There is a concept of tough-love, which has its place---like, if a child breaks something worth like $1000 or gets into a life/death situation or what-not, then we need to instill tough-love maybe.
(Which is also why I only wing with the most positive and encouraging guys I can find.)
T.A.
Coincidence? I think not.
Posted by Anonymous | Tuesday, March 07, 2006 8:28:00 PM
I looked her up on www.facebook.com and, unfortuanatly, she has a boy friend and is 29 or something.
Age doesn't matter, I'd date this girl on the drop of a dime, but I'm not going to clumsily try to sarge her and get her to leave her LTR. Right now, thats not my style.
Perhaps if I know the boy friend is a dousch bag and the relationship is going bad, I'd do it. Otherwise, its not my thing.
Posted by BigSend | Tuesday, March 07, 2006 8:33:00 PM
The boyfriend is always a deushe bag, atleast thats what I tell myself ha ha...
Posted by Anonymous | Wednesday, March 08, 2006 8:41:00 PM
Dude! That's me last semester. I had this professor who was over weight. She wanted everyone to do a public speech on anything we wanted. I picked exercising and dieting.

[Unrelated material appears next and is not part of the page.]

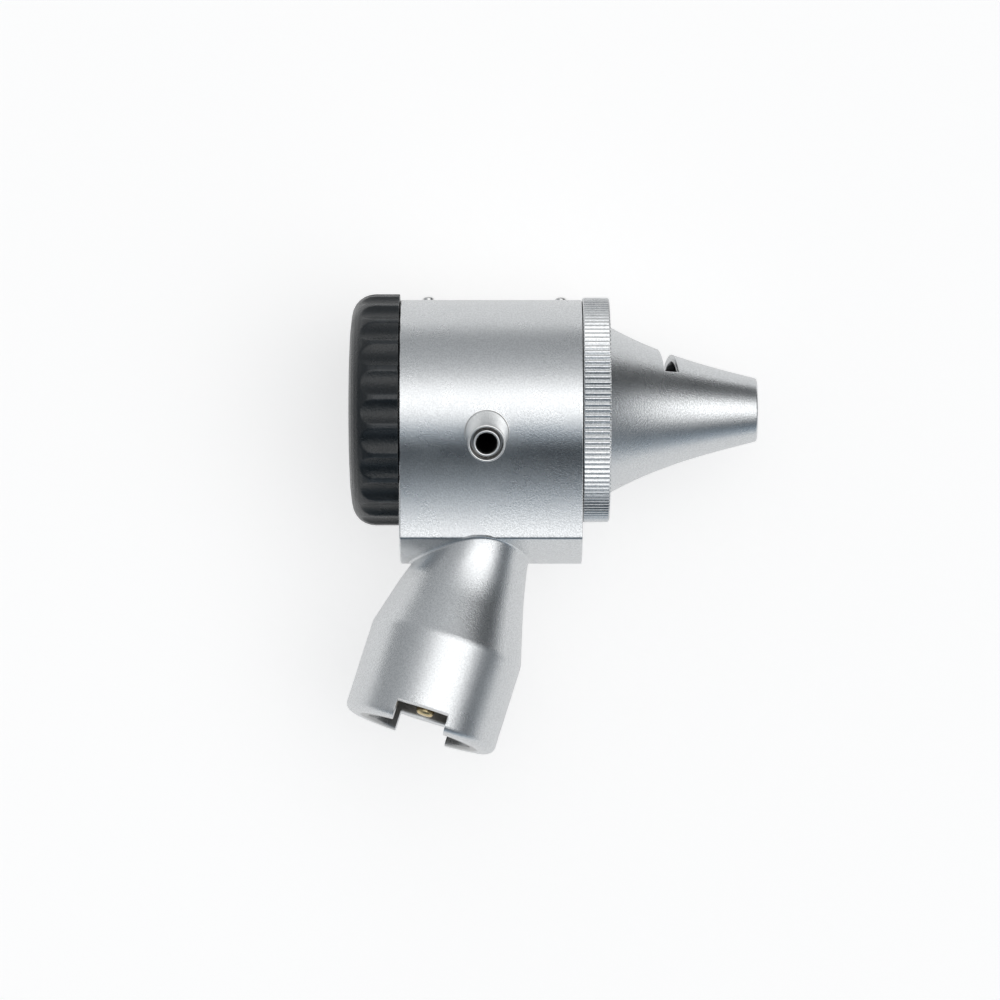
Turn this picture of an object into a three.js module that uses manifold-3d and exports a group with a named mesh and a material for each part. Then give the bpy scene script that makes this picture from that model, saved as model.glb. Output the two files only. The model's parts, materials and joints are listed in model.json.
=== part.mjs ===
// Fibre-optic otoscope head: a satin silver body with a screwed magnifier cap, a slotted nose
// cone under a knurled clamp ring, an air nipple, and a tilted neck that plugs on a handle.
// Units are millimetres and +Z is up. The origin is the centre of the neck's mouth. The optical
// axis runs along +X, from the magnifier towards the ear, and the air nipple is on the -Y side.

import * as THREE from 'three';
import { mergeVertices } from 'three/addons/utils/BufferGeometryUtils.js';
import Module from 'manifold-3d';

const wasm = await Module();
wasm.setup();

// ---------------------------------------------------------------- driving dimensions

const gap = 0.3;                       // clearance between neighbouring pieces
const degree = Math.PI / 180;

// layout
const opticalHeight = 41.2;            // optical axis above the mouth's centre
const neckTilt = 17.5 * degree;        // neck axis from the vertical, leaning forward going up

// body shell: stations along the optical axis, and its section
const shellRear = -2.4;
const shellFront = 20.6;
const shellRadius = 14.0;
const shellBore = 11.5;
const flankRadius = 28.0;              // hollow flanks under the round body
const flankStart = 32.5 * degree;      // where the round turns into the hollow flank
const flankLean = 10.0 * degree;       // lean of the flank at the lower edge
const footDepth = 19.6;                // lowest line of the foot, below the optical axis

// threaded collars pressed into the shell's ends
const collarRadius = shellBore - gap;
const collarBore = 10.2;
const rearCollarEnd = -4.6;
const rearCollarDepth = 3.4;
const capThread = 12.4;
const frontCollarStart = 14.6;
const frontCollarWall = 17.6;
const frontCollarEnd = 21.5;
const ringThread = 12.2;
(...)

I stood up in front of the class saying how america is fat, and mostly women are fat (actual research). I also said alot of things you can do to prevent being fat. and my conclusion was something like, don't be like the other 90% of americans, do something that will make you feel good inside. I could almost see her hyperventalating in the back of the room. My paper was really good, but she gave me a "D"! There was no T.A. so i got stuck with the grade and ended up passing her class with a fucking "C". Only "c" Ive got in college so far. Talk about my luck.
Posted by Style | Wednesday, March 08, 2006 9:16:00 PM
I suggest you check out the web site: http://www.studentsforacademicfreedom.org/ and maybe consider posting about it there. It's frankly amazing to me that after killing 100 million+ people in the 20th century, and oppressing and impoverishing billions more, that anyone could still have any illusions about Communism.